E só mais tarde conheci a Enid Blyton.

(eu tenho na gaveta um post sobre este tema)

Anónimo disse...

Claro, o importante é começar a GOSTAR DE LER. O QUE se lê, vem a seguir. É como os vinhos...

Ab
T

Paulo Cunha Porto disse...

Meu Caro Carlos Barbosa de Oliveira,
é candentíssima a questão que põe. E a lembrança de «Os Três Mosqueteiros» cala-me muito fundo, por, como pode atestar o TSantos, ter sido importantíssima, na minha infância. Mas fi-lo numa versão de compromisso. A primeira versão que li foi na colecção «Histórias», da Bertrand, em que a páginas de texto intercalavam com as de BD...
Recorda-Se dela?

Querida Patti,
dá-me muitíssimo gosto que cavaqueie aqui com o Carlos, ou Qualquer Outro Convidado. também eu passei pela Escola Disney em versão Brasileira.

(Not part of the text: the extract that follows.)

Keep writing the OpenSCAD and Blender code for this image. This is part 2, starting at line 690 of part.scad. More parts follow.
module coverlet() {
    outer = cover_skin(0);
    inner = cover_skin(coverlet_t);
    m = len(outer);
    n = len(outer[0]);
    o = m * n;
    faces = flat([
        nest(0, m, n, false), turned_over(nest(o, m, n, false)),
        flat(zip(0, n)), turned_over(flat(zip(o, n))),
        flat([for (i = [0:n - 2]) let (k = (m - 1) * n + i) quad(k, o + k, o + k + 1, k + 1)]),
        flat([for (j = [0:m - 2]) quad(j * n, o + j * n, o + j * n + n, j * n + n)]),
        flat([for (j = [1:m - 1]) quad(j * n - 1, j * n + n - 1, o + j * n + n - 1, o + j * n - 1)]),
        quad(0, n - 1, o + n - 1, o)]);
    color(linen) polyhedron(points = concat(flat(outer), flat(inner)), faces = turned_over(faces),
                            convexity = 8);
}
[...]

Ainda tenho aí um malão cheio deles. E hoje o mal acva-se muito agravado, ai se se acha!
Ficamos todos em pulgas por esse post.

Meu Caro TSantos,
inteiramente de acordo, com a ressalva,também importante de não se ficar preso a um género, identificado com a Leitura na sua totalidade, perigo para que alertou o Carlos.
Beijinhos e abraços

Tiago Laranjeiro disse...

"Os Três Mosqueteiros" foi uma obra que povoou o meu imaginário infantil, e o curioso foi a forma como entrei em contacto com o romance, através não de livro ou de BD, mas do "Moscãoteiros" televisivos... Estou com Patti, a minha relação com os livros começou com o "Príncipe Valente" (e só mais tarde veio o Tio Patinhas...).

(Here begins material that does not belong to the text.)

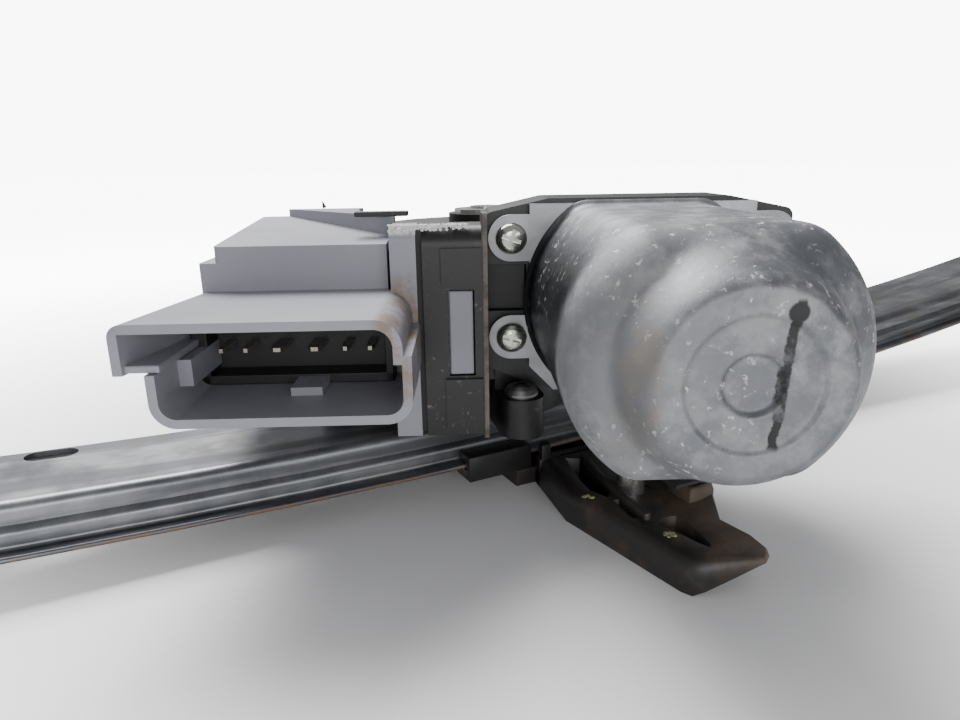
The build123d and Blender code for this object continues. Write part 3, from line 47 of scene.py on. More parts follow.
# %% [markdown]
# The working frame is the one in which the part was drawn: x along the rail, y across it, and its origin
# where the drum's axis meets the rail. The motor lies in a frame turned 25 degrees about that axis. Two
# small functions carry points from both into the scene, so each piece can be given in its own terms.

# %% Places
MM = 0.001
MAIN = "rail_and_motor"
BASE_SHIFT = Vector((-10.76, 37.23, 16.7))
MOTOR_TURN = math.radians(-25)


def working(x, y, z):
    """A point of the working frame, in the scene's metres."""
    return (Vector((x, y, z)) + BASE_SHIFT) * MM


def motor(x, y, z):
    """A point of the motor's frame, in the scene's metres."""
    c, s = math.cos(MOTOR_TURN), math.sin(MOTOR_TURN)
    return working(x * c - y * s, x * s + y * c, z)


print("the drum's axis stands at", motor(0, 0, 0)[:])

# %% [markdown]
# The photograph was taken with a wide lens from close by, a little above the motor's end. A camera is an
# object whose local -Z looks forward, so its three axes are worked out from the heading, the tilt and a
# slight roll, and put into its matrix.

# %% Camera
EYE = (-82.66, -163.24, 61.37)
HEADING = 0.021
TILT = 0.276
ROLL = -0.016
LENS = 26.25


def turned(v):
    """A direction of the motor's frame, in the scene."""
    c, s = math.cos(MOTOR_TURN), math.sin(MOTOR_TURN)
    return Vector((v[0] * c - v[1] * s, v[0] * s + v[1] * c, v[2]))


ahead = turned((math.sin(HEADING) * math.cos(TILT), math.cos(HEADING) * math.cos(TILT), -math.sin(TILT)))
sideways = turned((math.cos(HEADING), -math.sin(HEADING), 0))
above = turned((math.sin(HEADING) * math.sin(TILT), math.cos(HEADING) * math.sin(TILT), math.cos(TILT)))
right = sideways * math.cos(ROLL) + above * math.sin(ROLL)
top = above * math.cos(ROLL) - sideways * math.sin(ROLL)
lens = bpy.data.cameras.new("camera")
lens.sensor_width = 36
lens.lens = LENS
lens.clip_start = 0.005
camera = bpy.data.objects.new("camera", lens)
camera.matrix_world = Matrix((right, top, -ahead)).transposed().to_4x4()
camera.location = working(*EYE)
scene.collection.objects.link(camera)
scene.camera = camera
print("camera at", camera.location[:], "lens", LENS, "mm")

# %% [markdown]
# The background is a plain white room. The flat floor fades into the white of the room with distance, so
# no horizon shows. Both glow for the camera alone: the Light Path node tells a camera ray from the others,
# and the piece is lit by the lamps and a weak, even room light.

# %% Room and floor
GLOW = 9.0
ROOM_LIGHT = 0.38
GLOW_STARTS = 0.06
GLOW_FULL = 0.5
world = bpy.data.worlds.new("soft_room")
world.use_nodes = True
backdrop = world.node_tree.nodes["Background"]
backdrop.inputs["Color"].default_value = (0.97, 0.98, 1.0, 1)
seen = world.node_tree.nodes.new("ShaderNodeLightPath")
strength = world.node_tree.nodes.new("ShaderNodeMapRange")
strength.inputs["To Min"].default_value = ROOM_LIGHT
strength.inputs["To Max"].default_value = GLOW
world.node_tree.links.new(seen.outputs["Is Camera Ray"], strength.inputs["Value"])
world.node_tree.links.new(strength.outputs["Result"], backdrop.inputs["Strength"])
scene.world = world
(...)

Quanto aos jornais gratuitos, não estou tão certo que a consequência será a elevação do nível dos jornais pagos. Agora, as notícias produzidas pelos jornalistas pertencem aos grupos editoriais para os quais a produzem. Assim, uma notícia produzida por um jornalista do DN aparece também no gratuito Meia Hora, por exemplo.

Abraço!

Paulo Cunha Porto disse...

Meu Caro Tiago Laranjeiro,
os «Moscãoteiros» eram uma delícia de animação.
Acerca da divisão noticiosa em blocos, terá muita razão, mas, sinceramente, não noto divergências por aí além entre os vários orgãos graciosamente circulantes. Talvez pela condensação. E o alinhamento é bem similar.